Looking into the input of the filter,

\[ V_T = V_x + R_AI_T \]

The intermediate node V_x is,

\begin{align*}

V_x &= I_T (Z_{CA} || R_B ) \\

&= \dfrac{I_T(\frac{1}{sC_A})R_B}{\frac{1}{sC_A} + R_B} \\

&= \dfrac{I_T R_B}{1 + sR_BC_A }

\end{align*}

Substitution,

\begin{align*}

V_T &= \dfrac{I_T R_B}{1 + sR_BC_A } + R_A I_T\\

V_T &= \dfrac{I_T R_B + (1 + sR_BC_A )(R_A I_T)}{1 + sR_BC_A } \\

V_T &= \dfrac{R_A + R_B + sR_AR_BC_A}{1 + sR_BC_A } I_T\\

\end{align*}

Finally the input impedance is

\begin{align*}

Z_{in}(s) &= \dfrac{V_T}{I_T} \\

Z_{in}(s) &= \dfrac{R_A + R_B + sR_AR_BC_A}{1 + sR_BC_A }\\

\end{align*}

Zin has one pole at

\[ p_1 = \dfrac{-1}{R_BC_A} \]

Zin has one zero at

\begin{align*}

z_1 &= \dfrac{-(R_A + R_B)}{R_AR_BC_A}\\

z_1 &= \dfrac{-1}{(R_A||R_B)C_A}\\

\end{align*}

### Output Impedance

The output impedance of the filter can be calculated by the short-hand relations for parallel impedances. A schematic representation of the filter is shown below.

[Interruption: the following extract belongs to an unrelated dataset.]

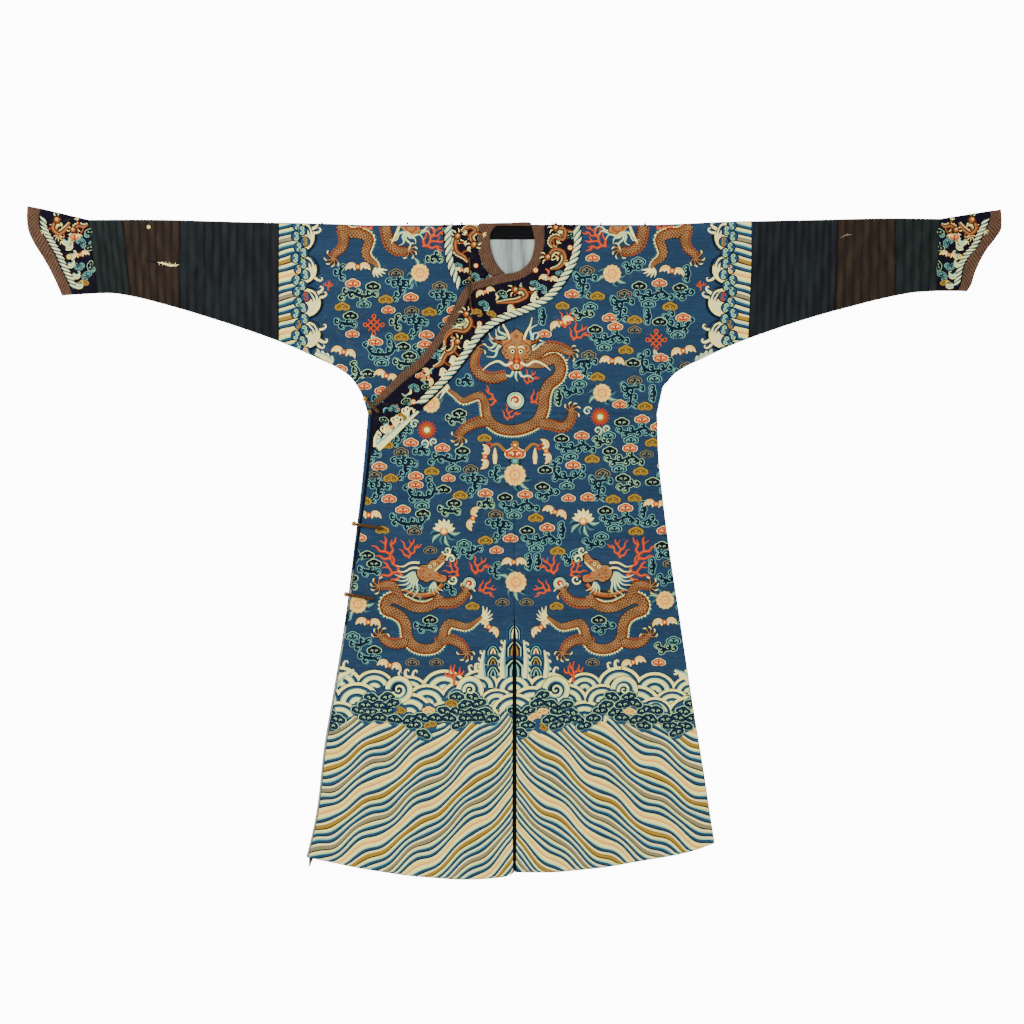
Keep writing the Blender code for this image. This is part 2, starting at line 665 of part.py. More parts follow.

The output impedance is then

\[ Z_{out} = Z_{CB} || ( R_B + Z_A ) \]

The parallel combination of \(R_A\) and \(CA\) is as follows,

\[ Z_A = \dfrac{R_A}{1 + sR_AC_A} \]

Substitution yields,

\begin{align*}

Z_{out} &= \dfrac{(\frac{1}{sC_B})(R_B + Z_A)}{\frac{1}{sC_B} + R_B + Z_A} \\

Z_{out} &= \dfrac{R_B + Z_A}{ 1 + sR_BC_B + sZ_AC_B} \\

Z_{out} &= \dfrac{R_B(1 + sR_AC_A) + R_A}{ (1 + sR_AC_A) + sR_BC_B(1 + sR_AC_A) + sR_AC_B} \\

Z_{out} &= \dfrac{R_A + R_B + sR_AR_BC_A}{ 1 + s( R_AC_A + R_BC_B + R_AC_B) + s^2R_AR_BC_AC_B } \\

\end{align*}

The poles and zeros are left as an exercise to the reader.

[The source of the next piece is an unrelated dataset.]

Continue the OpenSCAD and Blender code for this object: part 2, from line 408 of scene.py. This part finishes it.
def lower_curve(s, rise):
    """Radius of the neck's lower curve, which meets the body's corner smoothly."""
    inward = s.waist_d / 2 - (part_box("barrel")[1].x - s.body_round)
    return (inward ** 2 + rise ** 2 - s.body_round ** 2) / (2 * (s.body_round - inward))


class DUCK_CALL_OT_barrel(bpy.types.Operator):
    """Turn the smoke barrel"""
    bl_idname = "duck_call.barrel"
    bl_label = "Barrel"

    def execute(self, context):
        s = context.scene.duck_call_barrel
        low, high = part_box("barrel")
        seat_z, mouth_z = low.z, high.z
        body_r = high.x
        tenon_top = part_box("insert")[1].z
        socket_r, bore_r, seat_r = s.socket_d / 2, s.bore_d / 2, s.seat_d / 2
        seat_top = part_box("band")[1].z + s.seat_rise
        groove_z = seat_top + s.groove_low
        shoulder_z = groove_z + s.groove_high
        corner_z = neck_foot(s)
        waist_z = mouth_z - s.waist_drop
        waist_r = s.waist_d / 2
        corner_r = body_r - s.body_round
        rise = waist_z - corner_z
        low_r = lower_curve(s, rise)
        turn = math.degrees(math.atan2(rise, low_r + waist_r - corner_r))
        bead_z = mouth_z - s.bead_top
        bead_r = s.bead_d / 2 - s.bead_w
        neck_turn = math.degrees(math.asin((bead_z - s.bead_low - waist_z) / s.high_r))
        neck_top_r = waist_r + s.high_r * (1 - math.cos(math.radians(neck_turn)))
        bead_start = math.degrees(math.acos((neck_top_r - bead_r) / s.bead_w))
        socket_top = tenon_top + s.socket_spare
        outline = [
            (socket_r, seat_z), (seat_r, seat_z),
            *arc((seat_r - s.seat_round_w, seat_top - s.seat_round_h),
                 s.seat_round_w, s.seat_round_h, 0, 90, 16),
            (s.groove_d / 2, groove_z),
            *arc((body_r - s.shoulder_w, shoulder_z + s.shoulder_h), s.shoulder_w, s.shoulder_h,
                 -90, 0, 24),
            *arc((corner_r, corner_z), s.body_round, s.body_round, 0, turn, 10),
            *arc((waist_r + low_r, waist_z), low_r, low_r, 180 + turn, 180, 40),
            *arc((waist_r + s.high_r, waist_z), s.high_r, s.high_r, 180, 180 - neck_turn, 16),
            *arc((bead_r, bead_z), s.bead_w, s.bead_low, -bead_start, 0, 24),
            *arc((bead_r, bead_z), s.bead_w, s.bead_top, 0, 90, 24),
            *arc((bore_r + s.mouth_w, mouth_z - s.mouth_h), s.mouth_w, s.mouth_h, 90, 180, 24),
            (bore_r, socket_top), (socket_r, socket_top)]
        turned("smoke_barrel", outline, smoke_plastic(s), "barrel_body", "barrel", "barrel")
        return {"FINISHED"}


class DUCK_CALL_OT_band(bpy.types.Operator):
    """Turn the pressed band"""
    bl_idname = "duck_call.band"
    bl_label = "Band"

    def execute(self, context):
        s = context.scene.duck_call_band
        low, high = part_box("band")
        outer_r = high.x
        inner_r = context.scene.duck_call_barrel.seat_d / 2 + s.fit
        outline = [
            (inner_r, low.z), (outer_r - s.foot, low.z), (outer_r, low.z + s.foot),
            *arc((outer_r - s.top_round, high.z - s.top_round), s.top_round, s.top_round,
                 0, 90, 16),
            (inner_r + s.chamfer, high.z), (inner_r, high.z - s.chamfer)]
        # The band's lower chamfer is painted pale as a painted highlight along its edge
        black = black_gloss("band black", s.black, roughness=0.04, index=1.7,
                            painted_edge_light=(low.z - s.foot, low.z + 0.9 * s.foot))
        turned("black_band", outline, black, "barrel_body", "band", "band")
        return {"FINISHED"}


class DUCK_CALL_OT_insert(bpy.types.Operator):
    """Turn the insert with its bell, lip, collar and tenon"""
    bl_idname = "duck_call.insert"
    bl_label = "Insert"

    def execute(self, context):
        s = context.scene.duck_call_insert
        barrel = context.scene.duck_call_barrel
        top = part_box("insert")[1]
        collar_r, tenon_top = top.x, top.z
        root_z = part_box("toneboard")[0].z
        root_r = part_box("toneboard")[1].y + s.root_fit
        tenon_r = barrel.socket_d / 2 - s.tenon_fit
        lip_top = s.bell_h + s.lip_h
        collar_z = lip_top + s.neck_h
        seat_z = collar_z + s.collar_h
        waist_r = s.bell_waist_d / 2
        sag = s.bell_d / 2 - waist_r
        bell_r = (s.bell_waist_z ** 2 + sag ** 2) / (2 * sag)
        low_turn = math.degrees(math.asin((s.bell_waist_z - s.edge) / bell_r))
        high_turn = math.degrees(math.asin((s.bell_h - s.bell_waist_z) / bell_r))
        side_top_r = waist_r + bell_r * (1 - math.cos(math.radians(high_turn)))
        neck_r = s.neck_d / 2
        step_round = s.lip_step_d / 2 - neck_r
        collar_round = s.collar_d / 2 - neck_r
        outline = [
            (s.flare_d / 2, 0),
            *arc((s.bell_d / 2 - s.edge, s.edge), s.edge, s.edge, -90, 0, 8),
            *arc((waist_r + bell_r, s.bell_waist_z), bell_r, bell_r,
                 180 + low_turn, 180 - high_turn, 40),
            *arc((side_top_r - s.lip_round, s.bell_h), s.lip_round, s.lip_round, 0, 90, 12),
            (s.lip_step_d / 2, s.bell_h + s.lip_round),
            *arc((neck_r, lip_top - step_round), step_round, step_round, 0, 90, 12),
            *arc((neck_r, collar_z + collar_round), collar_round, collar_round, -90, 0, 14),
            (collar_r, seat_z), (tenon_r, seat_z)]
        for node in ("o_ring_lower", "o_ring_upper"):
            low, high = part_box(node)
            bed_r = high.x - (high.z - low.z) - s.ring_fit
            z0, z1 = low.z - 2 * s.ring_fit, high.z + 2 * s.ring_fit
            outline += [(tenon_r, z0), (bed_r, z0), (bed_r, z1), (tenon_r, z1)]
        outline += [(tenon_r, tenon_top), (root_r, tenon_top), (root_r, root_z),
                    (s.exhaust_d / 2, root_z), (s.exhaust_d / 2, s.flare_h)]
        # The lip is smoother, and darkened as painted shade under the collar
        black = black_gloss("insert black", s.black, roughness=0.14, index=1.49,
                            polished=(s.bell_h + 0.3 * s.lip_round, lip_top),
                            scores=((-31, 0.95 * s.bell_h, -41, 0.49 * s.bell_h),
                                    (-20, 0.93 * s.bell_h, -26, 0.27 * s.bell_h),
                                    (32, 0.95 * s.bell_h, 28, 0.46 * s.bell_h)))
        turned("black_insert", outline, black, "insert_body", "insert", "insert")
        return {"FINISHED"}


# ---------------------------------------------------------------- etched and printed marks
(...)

### Example 100 kHz Low-Pass Filter

In order to form a second order low-pass filter with one cut-off frequency, \( R_B \) must be choose to be greater than \( R_A \). As seen from the pole spacing table above, the ratio of \(R_B\) to \(R_A\) dictates how closely the two poles can be placed. For the purposes of an explanatory design, we desire the poles to be \( \pm 10\) % of the nominal cut-off frequency. Consulting the pole spacing table above, we can see that a resistance ratio of 100 satisfies this requirement.

The time-constants \( \tau_A \) and \( \tau_B \) are related to the cut-off frequency as

\[ \tau_A = R_AC_A, \;\;\; \tau_B = R_BC_B \]

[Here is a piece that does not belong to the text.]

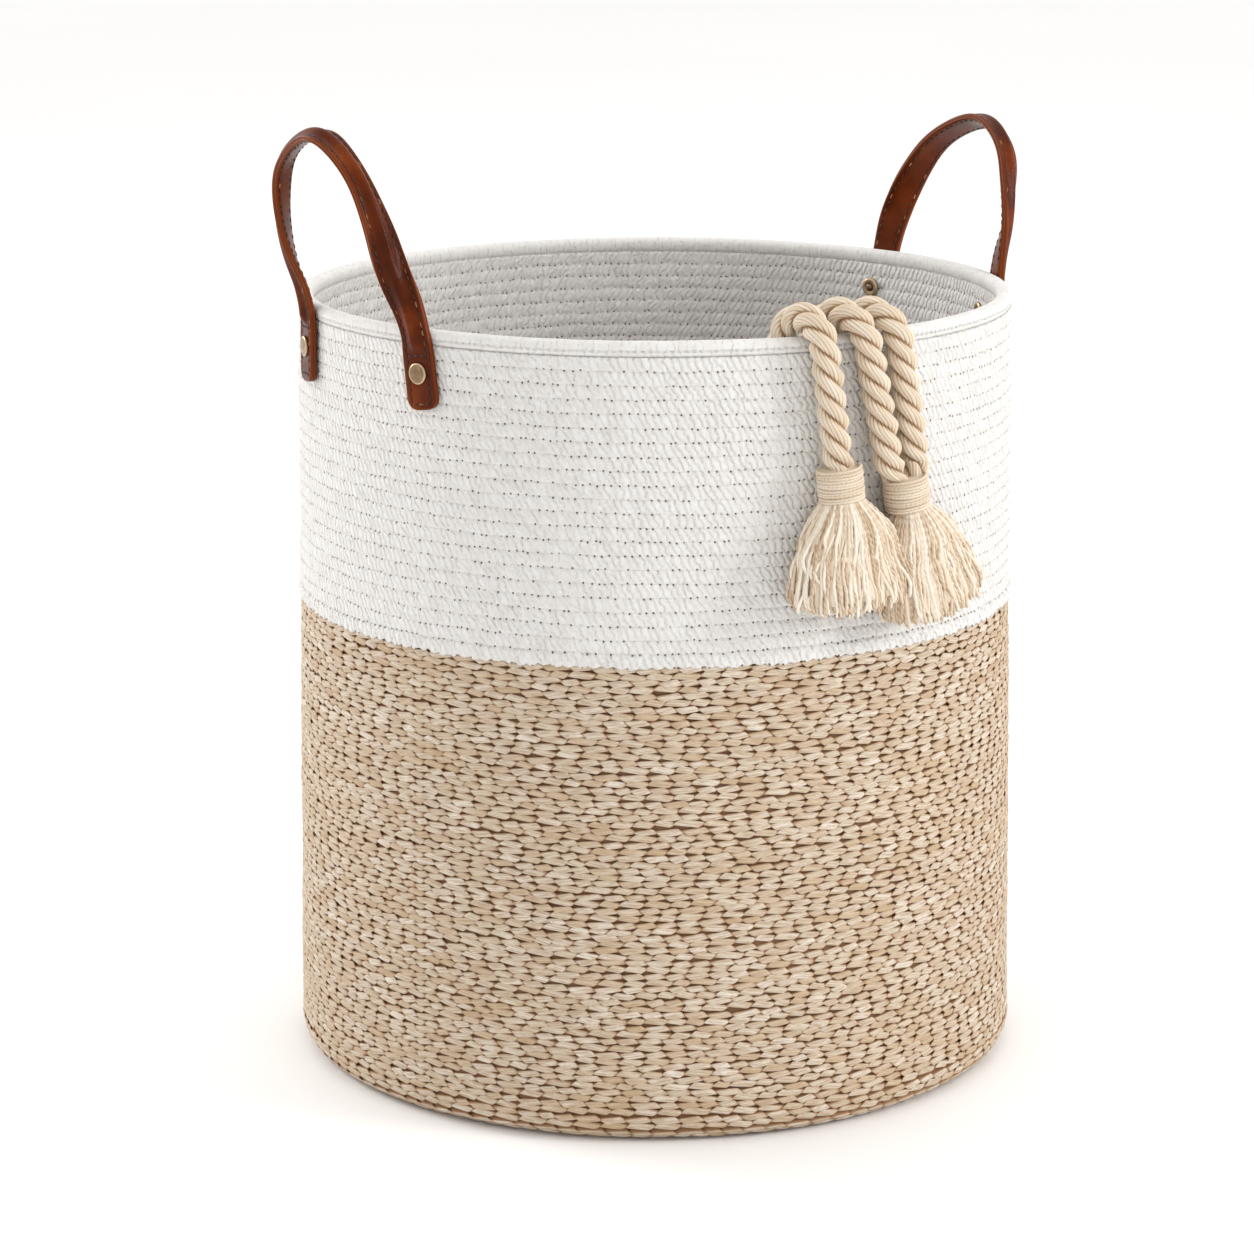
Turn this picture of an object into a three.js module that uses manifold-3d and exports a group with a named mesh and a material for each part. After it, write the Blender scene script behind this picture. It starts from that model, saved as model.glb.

\[ \tau = \dfrac{1}{2\pi f_c} \]

Resistor \( R_A \) is chosen arbitrarily as

\[ R_A = 1 \text{ k}\Omega \]

Applying the time-constant relation yields

\begin{align*}

C_A &= \dfrac{1}{2\pi f_c R_A} \\

C_A &= \dfrac{1}{2\pi (100E3)(1E3)} \\

C_A &= 1.59 \text{ nF} \\

\end{align*}

The resistance ratio derived above dictates \(R_B\) to be

\begin{align*}

R_B &= 100 R_A \\

R_B &= 100 \text{ k}\Omega \\

\end{align*}

Finally, the remaining component \(C_B\) is calculated as

\begin{align*}

C_B &= \dfrac{1}{2\pi f_c R_B} \\

C_B &= \dfrac{1}{2\pi (100E3)(100E3)} \\

C_B &= 15.9 \text{ pF} \\

\end{align*}

The complete schematic of the filter is the following

The transfer function of the filter is

\[ H(s) = \dfrac{1}{(2.528\text{E-12}) s^2 + (3.196\text{E-6})s + 1} \]

The two poles of the low-pass transfer function are

\[ |p_1| = 110.6 \text{ kHz} \]

\[ |p_2| = 90.6 \text{ kHz} \]

A bode plot of the resulting filter is shown in the figure below.

Comparing the proposed filter design to that of the ideal case of two cascaded poles each at 100 kHz is shown in the bode plot below. The proposed filter is in reasonable agreement with the ideal case of two poles each at exactly 100 kHz.

The input impedance when the output is left open is shown in the figure below. We can see that for frequencies below 10 kHz, the input impedance appears capacitive (90 degree phase lag) with a capacitance of \( C_A\). Well above the cut-off frequency, the input impedance appears resistive with a value of \(R_A\) = 1 kOhm (60 dBOhm).

The output impedance of the filter is shown in the figure below. At low frequencies, the output impedance appears resitive with a value of \(R_A + R_B \). For higher frequencies, the output impedance is dominated by output capacitor \(C_B\).